ベンチャー企業の未来予想図に欠けた管理部門を支援する - (page 2)

将来的には学校設立も

──内部統制ASPというツールの提供もしていますね。

 「MIRAIZベータ版」ですね。このASPの特徴は、人事情報をインプットし、予算と実績管理をアウトプットしているところです。ベンチャー企業が整備しなければいけないところを手取り足取り教えるよりも、仕組みを作って、すべてナビゲートできるシステムを作りました。これを使って運用を合わせていくと、内部統制、管理部門は一通り70点は取れます。

 20人以上は有料ですが、我々の顧客は20人以下をターゲットとしているので、事実上無料になっています。導入していただければ、我々の顧問料も下がります。顧問でない人も使って下さっているので、営業の販促ツールにもなっています。

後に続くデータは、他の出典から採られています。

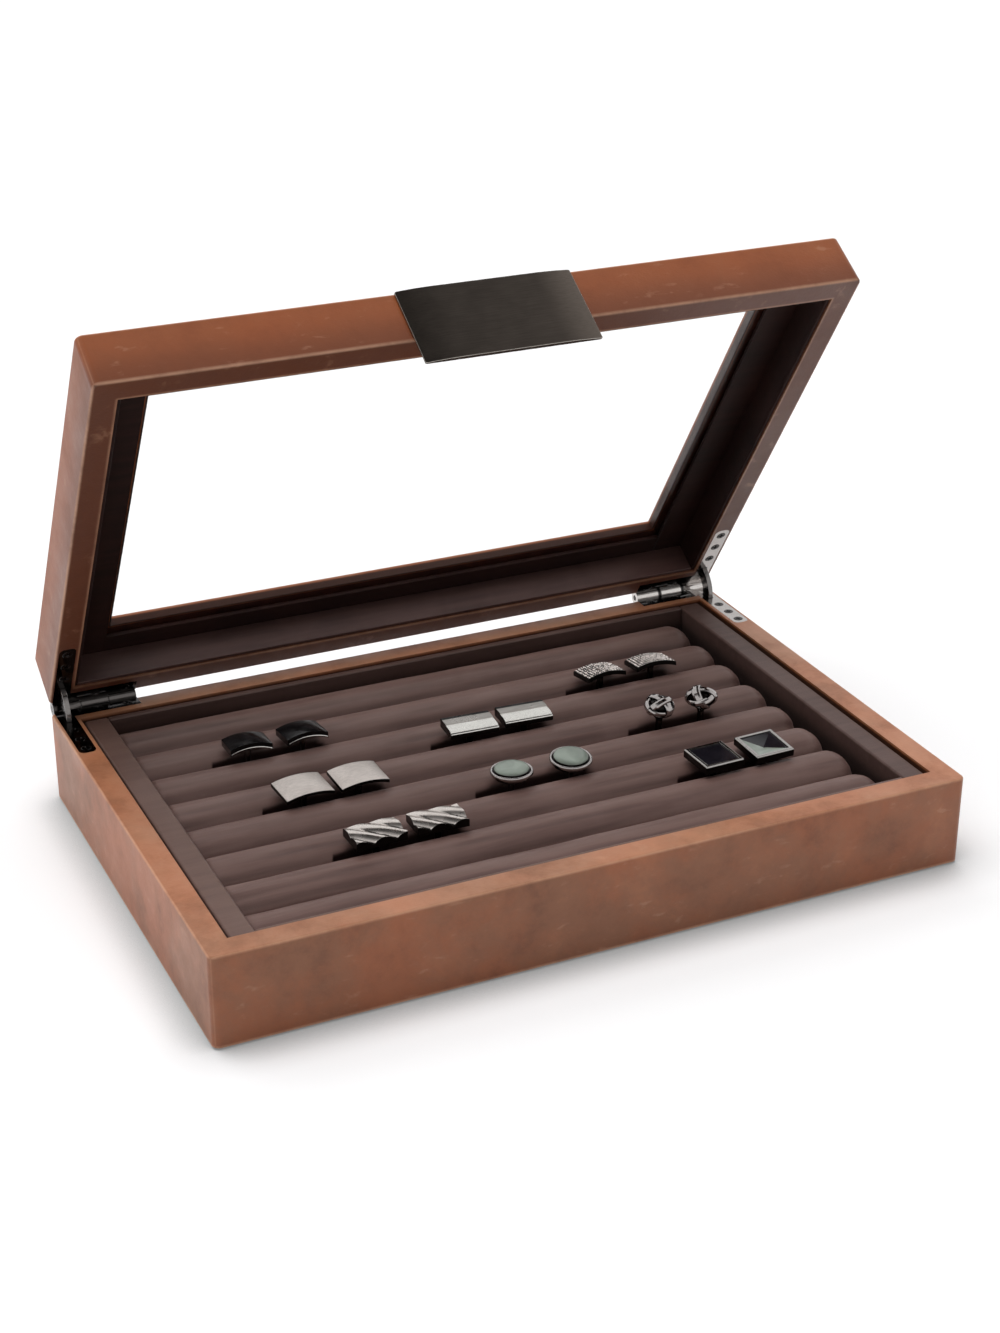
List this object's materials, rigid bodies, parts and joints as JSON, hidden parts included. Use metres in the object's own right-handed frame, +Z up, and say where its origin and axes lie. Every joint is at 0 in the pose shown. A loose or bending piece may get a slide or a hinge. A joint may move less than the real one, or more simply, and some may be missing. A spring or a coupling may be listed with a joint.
{
  "type": "cufflink display box",
  "caption": "Leather wrapped tray box with padded rolls holding cufflinks, under a hinged lid with a glass window and a metal front plate.",
  "frame": {"origin": "on the table under the middle of the base", "axes": "+X to the right along the hinge line, +Y towards the hinges, +Z up; the lid stands open 57.5 degrees at rest"},
  "size_m": [0.28, 0.2025, 0.2048],
  "materials": {
    "cognac_leather": "mottled, satin",
    "core_board": "raw board",
    "lining": "matt fine grain",
    "roll_cover": "soft satin",
    "felt": "matt",
    "glass": "clear",
    "gunmetal": "brushed, dark plated",
    "hinge_metal": "black nickel, polished",
    "black_enamel": "gloss",
    "textured_silver": "fine mesh texture",
    "polished_silver": "polished",
    "brushed_silver": "satin brushed",
    "dark_chrome": "polished"
  },
  "bodies": {
    "base": {"base_back_wall": "core_board", "base_bottom_panel": "core_board", "base_front_wall": "core_board", "base_hinge_screws": "hinge_metal", "base_leather_wrap": "cognac_leather", "base_left_wall": "core_board", "base_right_wall": "core_board", "base_underside_pad": "felt", "left_hinge_base_leaf": "hinge_metal", "left_hinge_pin": "hinge_metal", "right_hinge_base_leaf": "hinge_metal", "right_hinge_pin": "hinge_metal", "roll_1": "roll_cover", "roll_2": "roll_cover", "roll_3": "roll_cover", "roll_4": "roll_cover", "roll_5": "roll_cover", "roll_6": "roll_cover", "roll_7": "roll_cover", "roll_8": "roll_cover", "tray_back_bar": "lining", "tray_floor": "lining", "tray_front_bar": "lining", "tray_left_bar": "lining", "tray_right_bar": "lining"},
    "lid": {"glass_retainer": "lining", "left_hinge_lid_leaf": "hinge_metal", "lid_back_lining": "lining", "lid_back_wall": "core_board", "lid_front_lining": "lining", "lid_front_plate": "gunmetal", "lid_front_wall": "core_board", "lid_glass": "glass", "lid_hinge_screws": "hinge_metal", "lid_leather_wrap": "cognac_leather", "lid_left_lining": "lining", "lid_left_wall": "core_board", "lid_right_lining": "lining", "lid_right_wall": "core_board", "lid_top_frame": "core_board", "right_hinge_lid_leaf": "hinge_metal"},
    "left_stay": {"left_hinge_stay": "hinge_metal"},
    "right_stay": {"right_hinge_stay": "hinge_metal"},
    "bar_cufflink_left": {"bar_cufflink_left": "polished_silver"},
    "bar_cufflink_right": {"bar_cufflink_right": "polished_silver"},
    "black_cufflink_left": {"black_cufflink_left": "black_enamel"},
    "black_cufflink_right": {"black_cufflink_right": "black_enamel"},
    "disc_cufflink_left": {"disc_cufflink_left": "polished_silver"},
    "disc_cufflink_right": {"disc_cufflink_right": "polished_silver"},
    "knot_cufflink_left": {"knot_cufflink_left": "dark_chrome"},
    "knot_cufflink_right": {"knot_cufflink_right": "dark_chrome"},
    "mesh_cufflink_left": {"mesh_cufflink_left": "textured_silver"},
    "mesh_cufflink_right": {"mesh_cufflink_right": "textured_silver"},
    "plain_cufflink_left": {"plain_cufflink_left": "brushed_silver"},
    "plain_cufflink_right": {"plain_cufflink_right": "brushed_silver"},
    "square_cufflink_left": {"square_cufflink_left": "dark_chrome"},
    "square_cufflink_right": {"square_cufflink_right": "dark_chrome"},
    "twist_cufflink_left": {"twist_cufflink_left": "polished_silver"},
    "twist_cufflink_right": {"twist_cufflink_right": "polished_silver"}
  },
  "joints": [
    {"name": "lid_hinge", "type": "hinge", "parent": "base", "child": "lid", "pos_m": [0, 0.0949, 0.03465], "axis": [-1, 0, 0], "range_deg": [-57.5, 37.5]},
    {"name": "left_stay_swing", "type": "hinge", "parent": "base", "child": "left_stay", "pos_m": [0, 0.0949, 0.03465], "axis": [-1, 0, 0], "range_deg": [-28.8, 18.8]},
    {"name": "right_stay_swing", "type": "hinge", "parent": "base", "child": "right_stay", "pos_m": [0, 0.0949, 0.03465], "axis": [-1, 0, 0], "range_deg": [-28.8, 18.8]},
    {"name": "bar_cufflink_left_lift", "type": "slide", "parent": "base", "child": "bar_cufflink_left", "axis": [0, 0, 1], "range_m": [0, 0.025]},
    {"name": "bar_cufflink_right_lift", "type": "slide", "parent": "base", "child": "bar_cufflink_right", "axis": [0, 0, 1], "range_m": [0, 0.025]},
    {"name": "black_cufflink_left_lift", "type": "slide", "parent": "base", "child": "black_cufflink_left", "axis": [0, 0, 1], "range_m": [0, 0.025]},
    {"name": "black_cufflink_right_lift", "type": "slide", "parent": "base", "child": "black_cufflink_right", "axis": [0, 0, 1], "range_m": [0, 0.025]},
    {"name": "disc_cufflink_left_lift", "type": "slide", "parent": "base", "child": "disc_cufflink_left", "axis": [0, 0, 1], "range_m": [0, 0.025]},
    {"name": "disc_cufflink_right_lift", "type": "slide", "parent": "base", "child": "disc_cufflink_right", "axis": [0, 0, 1], "range_m": [0, 0.025]},
    {"name": "knot_cufflink_left_lift", "type": "slide", "parent": "base", "child": "knot_cufflink_left", "axis": [0, 0, 1], "range_m": [0, 0.025]},
    {"name": "knot_cufflink_right_lift", "type": "slide", "parent": "base", "child": "knot_cufflink_right", "axis": [0, 0, 1], "range_m": [0, 0.025]},
    {"name": "mesh_cufflink_left_lift", "type": "slide", "parent": "base", "child": "mesh_cufflink_left", "axis": [0, 0, 1], "range_m": [0, 0.025]},
    {"name": "mesh_cufflink_right_lift", "type": "slide", "parent": "base", "child": "mesh_cufflink_right", "axis": [0, 0, 1], "range_m": [0, 0.025]},
    {"name": "plain_cufflink_left_lift", "type": "slide", "parent": "base", "child": "plain_cufflink_left", "axis": [0, 0, 1], "range_m": [0, 0.025]},
    {"name": "plain_cufflink_right_lift", "type": "slide", "parent": "base", "child": "plain_cufflink_right", "axis": [0, 0, 1], "range_m": [0, 0.025]},
    {"name": "square_cufflink_left_lift", "type": "slide", "parent": "base", "child": "square_cufflink_left", "axis": [0, 0, 1], "range_m": [0, 0.025]},
    {"name": "square_cufflink_right_lift", "type": "slide", "parent": "base", "child": "square_cufflink_right", "axis": [0, 0, 1], "range_m": [0, 0.025]},
    {"name": "twist_cufflink_left_lift", "type": "slide", "parent": "base", "child": "twist_cufflink_left", "axis": [0, 0, 1], "range_m": [0, 0.025]},
    {"name": "twist_cufflink_right_lift", "type": "slide", "parent": "base", "child": "twist_cufflink_right", "axis": [0, 0, 1], "range_m": [0, 0.025]}
  ],
  "couplings": [
    {"joint": "left_stay_swing", "follows": "lid_hinge", "ratio": 0.5},
    {"joint": "right_stay_swing", "follows": "lid_hinge", "ratio": 0.5}
  ]
}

──資金調達の事業も行っていますが、こちらが収益のメインなのですか。

 人と仕組みは完備したので、次に我々が提供しているサービス「資金調達.bz」を使って、ベンチャー企業と投資家のマッチングサイトをオープンしました。我々が仲介し、手数料を取るというのは事業ドメインとしてあります。投資する側には、良い投資先が見つけられない、本当に大丈夫かという懸念があります。我々が間に入って、目利きをしてマッチングしていくわけです。他人の資本が入ると、モニタリングしたくなります。管理部門を未来予想がやって間に入っていれば、信用度も見えるわけです。

 これは我々の収益にもなると思いますが、収益の核は顧問料です。その中のベースとして、必要な資金を調達して手数料をいただくのであり、システムをコンサルするのと同じく、アドオンのビジネスです。資金調達が多ければ顧問料を上回ってしまうわけですが、それはあくまでも数字であって、仲介だけの事業はやりたくない。顧問がメイン事業で追いかけていく部分。資金調達は付いてくる部分です。

──代表取締役COOの庄子素史氏がパートナーですが、出会いの経緯は。

 庄司は前職の同僚でした。彼は入って半年ほどで辞めてしまいましたが、お互いに気が合っていました。彼は僕にないところを持っていたんです。

 庄司のビジョンは社会貢献。目先の利益よりもベンチャーの意義、人材育成、教育などに思いが強い人です。僕は、お金まわり、儲け、ゼロイチで判断する感じだったのですが、彼のおかげで社会的意義を考えられるようになり、目の前の利益、多少の赤字でぶれることはなくなりました。

 2人のバランスはいいと思います。僕がベンチャーの経験が多く、彼は大企業を知っている。ベンチャーを対象としていると僕の経験値が生かされますが、ふとしたところで庄司の大企業の経験が生かされることが出てくるんです。大企業では、若いうちに徹底して教育を施されるんです。ベンチャーの場合は技を盗めという職人的なところがありますからね、これはまったく育ちが違うわけです。50人を超える会社は組織的に仕切らなければならない。そういうときには庄司の経験が生きてきます。

──創業期は終わり、二期に入ってどのようなビジネス戦略を取っていきますか?

 二期は成長期にしていきます。もちろん、上場します。5年後にはコードが張られているという状況をターゲットにしています。上場の仕方についてはいかようにもできますが、まずはイグジットとして上場して、適正な利益を出し、目に見える形で社会に還元していきたいです。

 庄司はビジネスマンを養成し、経営企画で実務のできる学校を設立したいと言っています。

 来年の今頃のイメージとして、従業員を20名から25名に増やす予定です。顧問数が50から70へ、その中から上場準備軍は10〜20%になっていると思います。

 将来的には投資にもチャレンジしていきたいです。この投資は、キャピタル的なものでなく、育成のためのものです。管理部門を活かした投資を考えています。

──御社は事業そのものがベンチャー市場と連動しているわけですが、市場は今後伸びていくと考えていますか。

 ベンチャー起業家が増えるかはわかりませんが、終身雇用は減っていますね。正社員でなく、派遣、契約が増えているのは事実です。日本ではまだ複数の会社で働くというのは認められていませんが、いづれ訪れると思います。誰かに忠誠を立てて働くのではなく、独立的なワークスタイルが間違いなく増えていくでしょう。これって、ベンチャースピリットですよね。また、税理士法人のような例で、個人で動く人達を一つの固まりにするという法整備になってきています。ベンチャー起業という位置づけの人は、これからどんどん増えていくと思います。

 会社の2/3がベンチャーになったら、そのうち「ベンチャー」という言葉が変わって、別の言葉が生まれてくるかもしれませんね。我々は、その人達を支えていきます。